Would you quote the material below from its first line through the line containing "1.04), face_height(0.3, 0.2))", exactly and with both ends included?

>> start

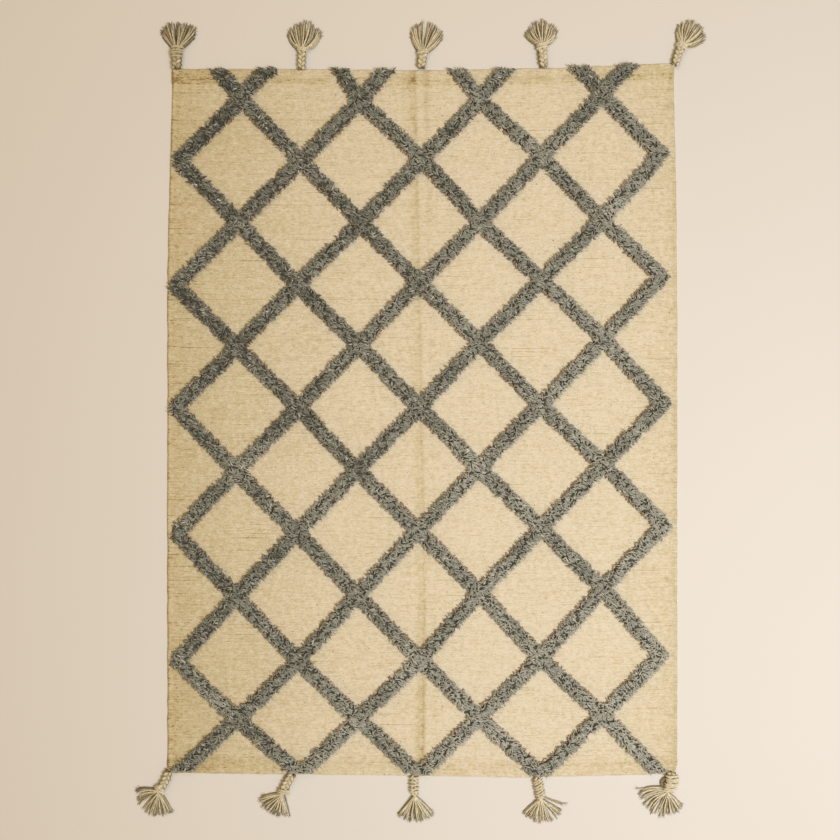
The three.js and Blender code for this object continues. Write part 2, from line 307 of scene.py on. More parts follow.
def face_height(x, y):
    """How high the cloth's upper face is, with its hems, its crease and its sides that curl up a little."""
    left, right, bottom, top = from_edges(x, y)
    sides = np.minimum(left, right)
    inside = np.minimum(sides, np.minimum(top, bottom))
    crease = CREASE_DEPTH * (1 - eased(np.abs(x - crease_line(y)), 0, CREASE_REACH))
    rim = RIM_DROP * (1 - eased(inside, 0, RIM_WIDTH))
    curl = CURL["rise"] * np.exp(-(((sides - CURL["middle"]) / CURL["width"]) ** 2))
    hems = hem_rise(TOP_HEM, top, x) + hem_rise(BOTTOM_HEM, bottom, x)
    return CLOTH + hems + curl - rim - crease


print("height at the top hem and in the middle:", face_height(0.3, 1.04), face_height(0.3, 0.2))

# %% The grid of the cloth
GRID_STEP = 0.0076
RIM_STEPS = (0.0, 0.0008, 0.002, 0.0045, 0.008)
CREASE_BAND = 0.018
HEM_MARGIN = 0.006
HALF_WIDTH, LENGTH = 0.74, 2.05
# How many cells lie between the grid lines that the edges, the hems and the crease set.
RIM_CELLS = [1] * (len(RIM_STEPS) - 1)
SIDE_CELLS, LONG_CELLS = round(HALF_WIDTH / GRID_STEP), round(LENGTH / GRID_STEP)
CREASE_CELLS, SLOPE_CELLS, HEM_CELLS = 12, 7, 4


def lines(stops, cells):
    """Grid lines through the stops, each gap between two stops divided into its number of cells."""
    parts = [stops[0][..., None]]
    for start, end, count in zip(stops, stops[1:], cells):
        share = np.arange(1, count + 1) / count
        parts.append(start[..., None] + (end - start)[..., None] * share)
    return np.concatenate(parts, axis=-1)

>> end

Task solution:
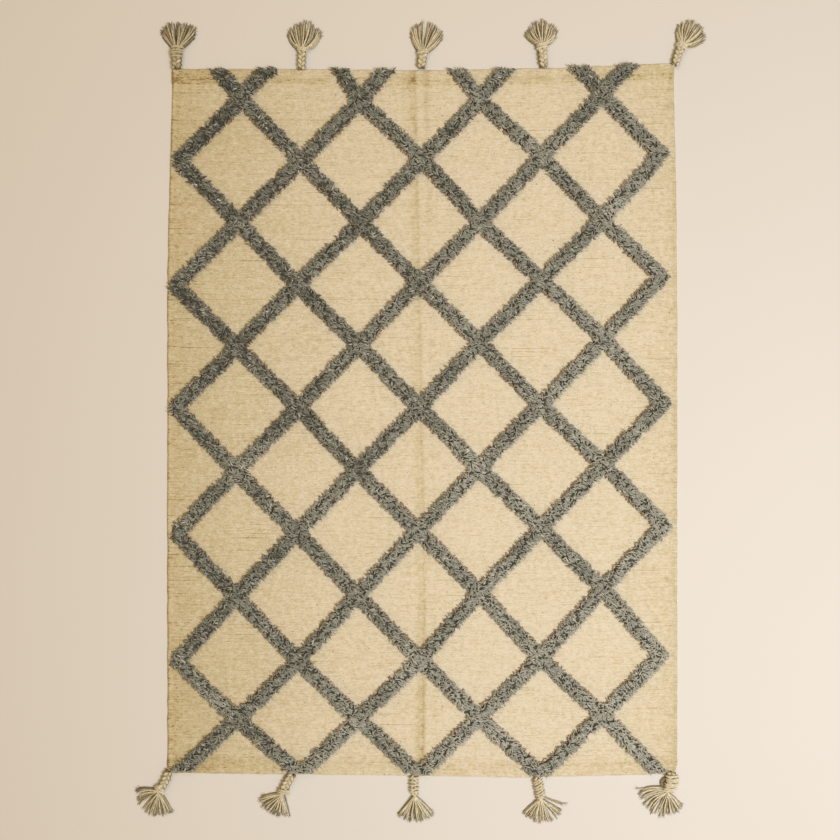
The three.js and Blender code for this object continues. Write part 2, from line 307 of scene.py on. More parts follow.
def face_height(x, y):
    """How high the cloth's upper face is, with its hems, its crease and its sides that curl up a little."""
    left, right, bottom, top = from_edges(x, y)
    sides = np.minimum(left, right)
    inside = np.minimum(sides, np.minimum(top, bottom))
    crease = CREASE_DEPTH * (1 - eased(np.abs(x - crease_line(y)), 0, CREASE_REACH))
    rim = RIM_DROP * (1 - eased(inside, 0, RIM_WIDTH))
    curl = CURL["rise"] * np.exp(-(((sides - CURL["middle"]) / CURL["width"]) ** 2))
    hems = hem_rise(TOP_HEM, top, x) + hem_rise(BOTTOM_HEM, bottom, x)
    return CLOTH + hems + curl - rim - crease


print("height at the top hem and in the middle:", face_height(0.3, 1.04), face_height(0.3, 0.2))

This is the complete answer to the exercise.